[3D code data]
___
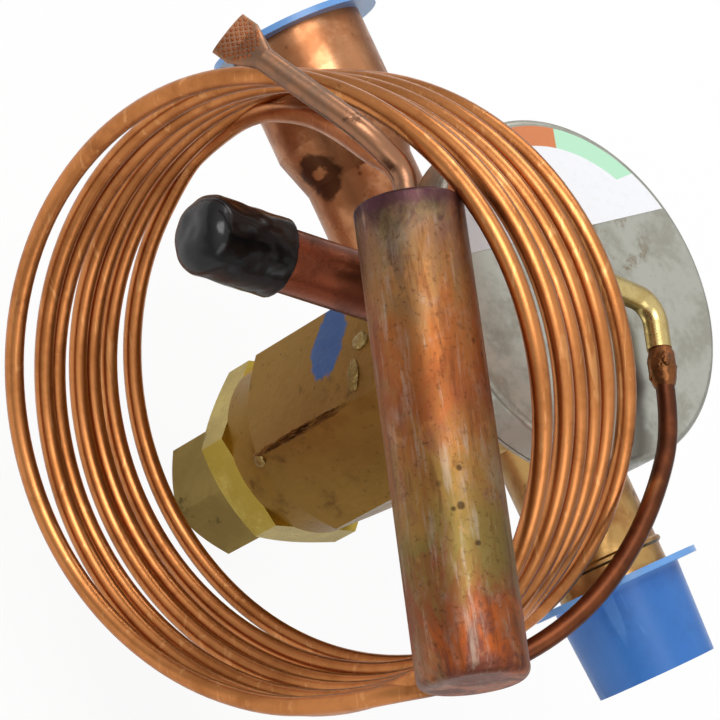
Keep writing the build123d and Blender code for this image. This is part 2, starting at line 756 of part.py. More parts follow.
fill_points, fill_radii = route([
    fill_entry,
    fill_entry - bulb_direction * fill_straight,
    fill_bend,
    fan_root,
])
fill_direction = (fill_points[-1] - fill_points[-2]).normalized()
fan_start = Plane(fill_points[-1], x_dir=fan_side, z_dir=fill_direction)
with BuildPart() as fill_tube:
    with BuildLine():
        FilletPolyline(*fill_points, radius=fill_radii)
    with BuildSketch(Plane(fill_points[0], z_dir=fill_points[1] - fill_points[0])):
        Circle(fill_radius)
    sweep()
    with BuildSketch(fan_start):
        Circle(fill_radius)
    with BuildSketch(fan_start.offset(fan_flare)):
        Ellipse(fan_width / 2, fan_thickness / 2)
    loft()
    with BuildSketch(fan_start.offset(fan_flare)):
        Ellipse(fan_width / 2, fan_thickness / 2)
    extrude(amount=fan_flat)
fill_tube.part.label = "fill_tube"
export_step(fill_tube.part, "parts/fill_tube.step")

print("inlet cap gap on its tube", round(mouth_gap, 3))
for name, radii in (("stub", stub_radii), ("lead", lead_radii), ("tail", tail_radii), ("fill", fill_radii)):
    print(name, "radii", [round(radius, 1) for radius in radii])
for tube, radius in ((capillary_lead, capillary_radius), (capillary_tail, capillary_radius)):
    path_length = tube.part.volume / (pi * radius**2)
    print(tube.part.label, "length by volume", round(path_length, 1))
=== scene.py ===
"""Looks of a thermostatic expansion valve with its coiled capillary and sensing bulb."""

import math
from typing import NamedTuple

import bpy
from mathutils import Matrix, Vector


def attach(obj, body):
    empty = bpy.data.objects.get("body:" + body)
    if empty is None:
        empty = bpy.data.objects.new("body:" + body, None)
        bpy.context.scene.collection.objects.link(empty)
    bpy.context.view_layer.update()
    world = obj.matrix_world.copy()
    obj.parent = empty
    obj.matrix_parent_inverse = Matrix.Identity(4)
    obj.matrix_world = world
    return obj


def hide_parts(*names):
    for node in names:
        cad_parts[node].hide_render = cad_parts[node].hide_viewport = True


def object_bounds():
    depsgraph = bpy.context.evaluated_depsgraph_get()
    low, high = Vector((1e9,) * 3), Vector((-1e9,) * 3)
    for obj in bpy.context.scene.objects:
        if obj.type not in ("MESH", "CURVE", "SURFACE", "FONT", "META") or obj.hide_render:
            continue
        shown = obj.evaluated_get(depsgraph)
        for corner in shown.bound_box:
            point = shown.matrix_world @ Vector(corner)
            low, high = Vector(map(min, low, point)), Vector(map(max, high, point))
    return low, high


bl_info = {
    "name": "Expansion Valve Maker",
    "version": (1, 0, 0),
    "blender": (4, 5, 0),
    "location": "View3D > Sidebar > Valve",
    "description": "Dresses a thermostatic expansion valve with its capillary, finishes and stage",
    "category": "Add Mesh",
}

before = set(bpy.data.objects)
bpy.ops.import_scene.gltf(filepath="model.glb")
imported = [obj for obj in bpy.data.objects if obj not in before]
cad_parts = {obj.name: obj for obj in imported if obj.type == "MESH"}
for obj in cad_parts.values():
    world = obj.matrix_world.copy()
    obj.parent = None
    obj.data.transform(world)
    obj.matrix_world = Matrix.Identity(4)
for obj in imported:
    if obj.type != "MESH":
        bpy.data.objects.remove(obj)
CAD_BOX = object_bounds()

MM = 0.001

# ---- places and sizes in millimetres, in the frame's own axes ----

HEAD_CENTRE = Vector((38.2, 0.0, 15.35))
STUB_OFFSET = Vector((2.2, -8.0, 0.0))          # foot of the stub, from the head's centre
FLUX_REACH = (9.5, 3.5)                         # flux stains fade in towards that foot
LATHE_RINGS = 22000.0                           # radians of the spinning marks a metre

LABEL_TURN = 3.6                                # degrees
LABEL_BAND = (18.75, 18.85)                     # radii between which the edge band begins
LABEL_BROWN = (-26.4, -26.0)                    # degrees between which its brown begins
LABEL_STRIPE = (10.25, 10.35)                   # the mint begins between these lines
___
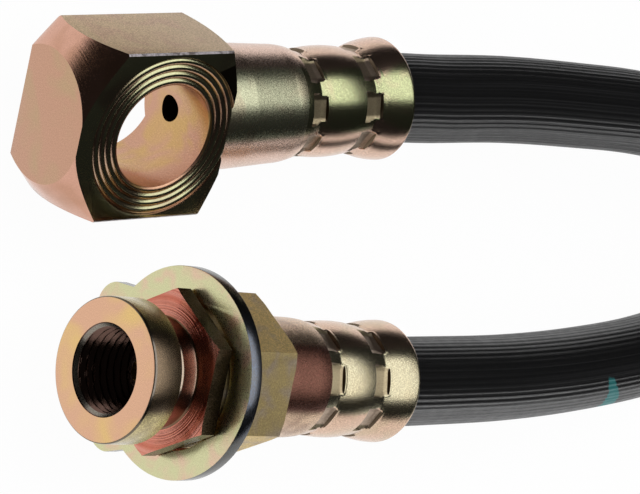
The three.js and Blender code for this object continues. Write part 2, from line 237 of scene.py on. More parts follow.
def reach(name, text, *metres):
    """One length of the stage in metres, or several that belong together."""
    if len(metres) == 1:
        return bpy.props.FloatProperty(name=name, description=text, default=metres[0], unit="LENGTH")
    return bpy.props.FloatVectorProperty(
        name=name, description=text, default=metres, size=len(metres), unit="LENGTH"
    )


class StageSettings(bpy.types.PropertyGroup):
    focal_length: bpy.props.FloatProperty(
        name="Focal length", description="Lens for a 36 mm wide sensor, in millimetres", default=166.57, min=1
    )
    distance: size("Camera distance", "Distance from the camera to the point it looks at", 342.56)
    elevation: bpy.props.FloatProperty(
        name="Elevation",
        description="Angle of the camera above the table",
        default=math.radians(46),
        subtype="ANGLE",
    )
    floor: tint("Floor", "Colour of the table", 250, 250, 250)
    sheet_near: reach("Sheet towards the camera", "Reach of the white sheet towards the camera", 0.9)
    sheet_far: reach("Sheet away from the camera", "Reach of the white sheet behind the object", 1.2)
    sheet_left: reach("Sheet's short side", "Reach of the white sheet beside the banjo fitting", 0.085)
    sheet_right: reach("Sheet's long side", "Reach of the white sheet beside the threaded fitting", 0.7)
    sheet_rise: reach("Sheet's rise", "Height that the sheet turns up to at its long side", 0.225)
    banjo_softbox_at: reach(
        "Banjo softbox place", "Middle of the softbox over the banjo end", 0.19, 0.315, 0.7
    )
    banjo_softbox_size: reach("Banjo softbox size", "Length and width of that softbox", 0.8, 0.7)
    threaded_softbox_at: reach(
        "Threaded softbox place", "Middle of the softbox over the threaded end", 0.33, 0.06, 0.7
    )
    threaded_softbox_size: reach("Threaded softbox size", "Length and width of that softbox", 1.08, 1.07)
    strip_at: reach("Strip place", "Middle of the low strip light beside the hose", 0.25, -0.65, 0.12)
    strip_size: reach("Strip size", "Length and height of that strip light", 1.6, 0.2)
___
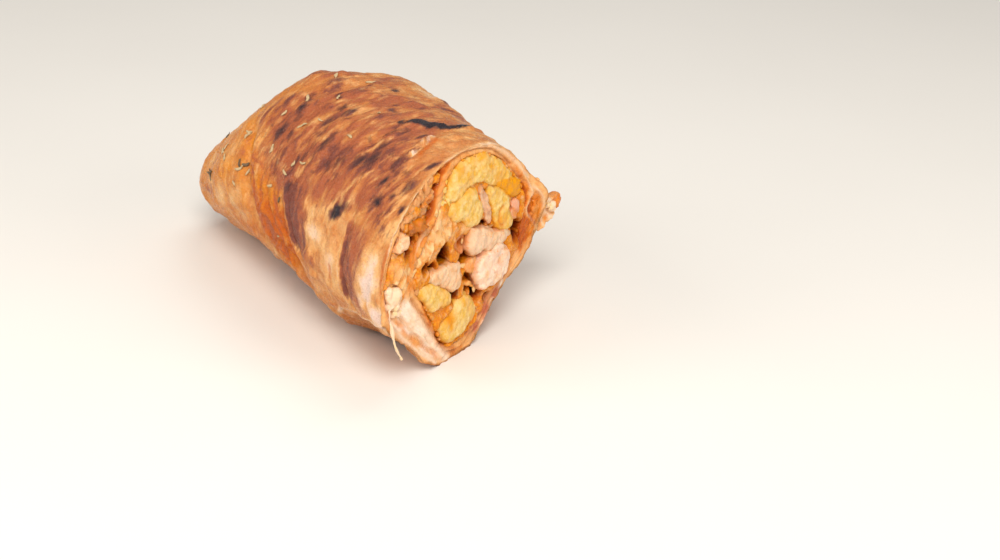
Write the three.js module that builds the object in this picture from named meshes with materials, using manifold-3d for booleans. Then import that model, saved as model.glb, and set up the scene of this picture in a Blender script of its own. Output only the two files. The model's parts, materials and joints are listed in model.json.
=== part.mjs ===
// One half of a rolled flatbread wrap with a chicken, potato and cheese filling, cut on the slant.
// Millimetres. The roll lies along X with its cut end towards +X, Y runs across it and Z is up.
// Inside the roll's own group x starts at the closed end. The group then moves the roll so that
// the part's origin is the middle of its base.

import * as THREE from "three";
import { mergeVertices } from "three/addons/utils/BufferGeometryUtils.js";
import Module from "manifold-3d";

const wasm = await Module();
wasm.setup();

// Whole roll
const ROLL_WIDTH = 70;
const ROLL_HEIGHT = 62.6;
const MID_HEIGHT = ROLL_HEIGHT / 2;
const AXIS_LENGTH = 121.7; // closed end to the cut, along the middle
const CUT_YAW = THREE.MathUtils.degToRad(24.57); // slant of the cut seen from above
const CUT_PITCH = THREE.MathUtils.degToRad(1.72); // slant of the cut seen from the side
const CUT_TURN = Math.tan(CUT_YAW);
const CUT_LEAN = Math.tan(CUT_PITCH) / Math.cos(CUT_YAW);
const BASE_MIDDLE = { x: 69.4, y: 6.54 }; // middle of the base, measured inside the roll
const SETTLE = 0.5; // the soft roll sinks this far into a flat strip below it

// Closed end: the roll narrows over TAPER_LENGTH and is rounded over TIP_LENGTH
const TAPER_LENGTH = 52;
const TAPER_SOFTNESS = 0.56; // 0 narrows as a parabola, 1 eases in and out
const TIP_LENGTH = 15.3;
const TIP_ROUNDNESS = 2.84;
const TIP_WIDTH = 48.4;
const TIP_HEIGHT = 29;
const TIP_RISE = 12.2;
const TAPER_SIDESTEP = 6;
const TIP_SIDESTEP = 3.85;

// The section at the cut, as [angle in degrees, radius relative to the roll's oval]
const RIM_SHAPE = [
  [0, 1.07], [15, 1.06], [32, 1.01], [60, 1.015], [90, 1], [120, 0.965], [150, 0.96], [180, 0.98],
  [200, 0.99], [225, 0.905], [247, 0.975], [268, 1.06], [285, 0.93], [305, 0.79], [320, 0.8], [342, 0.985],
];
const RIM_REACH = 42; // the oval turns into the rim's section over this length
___
- _Exercise description_
Repeat, exactly as they stand above, the lines from the line with "cap gap on its" to the line with "Vector(map(max, high, point))", both lines included.

- _The response_
print("inlet cap gap on its tube", round(mouth_gap, 3))
for name, radii in (("stub", stub_radii), ("lead", lead_radii), ("tail", tail_radii), ("fill", fill_radii)):
    print(name, "radii", [round(radius, 1) for radius in radii])
for tube, radius in ((capillary_lead, capillary_radius), (capillary_tail, capillary_radius)):
    path_length = tube.part.volume / (pi * radius**2)
    print(tube.part.label, "length by volume", round(path_length, 1))
=== scene.py ===
"""Looks of a thermostatic expansion valve with its coiled capillary and sensing bulb."""

import math
from typing import NamedTuple

import bpy
from mathutils import Matrix, Vector


def attach(obj, body):
    empty = bpy.data.objects.get("body:" + body)
    if empty is None:
        empty = bpy.data.objects.new("body:" + body, None)
        bpy.context.scene.collection.objects.link(empty)
    bpy.context.view_layer.update()
    world = obj.matrix_world.copy()
    obj.parent = empty
    obj.matrix_parent_inverse = Matrix.Identity(4)
    obj.matrix_world = world
    return obj


def hide_parts(*names):
    for node in names:
        cad_parts[node].hide_render = cad_parts[node].hide_viewport = True


def object_bounds():
    depsgraph = bpy.context.evaluated_depsgraph_get()
    low, high = Vector((1e9,) * 3), Vector((-1e9,) * 3)
    for obj in bpy.context.scene.objects:
        if obj.type not in ("MESH", "CURVE", "SURFACE", "FONT", "META") or obj.hide_render:
            continue
        shown = obj.evaluated_get(depsgraph)
        for corner in shown.bound_box:
            point = shown.matrix_world @ Vector(corner)
            low, high = Vector(map(min, low, point)), Vector(map(max, high, point))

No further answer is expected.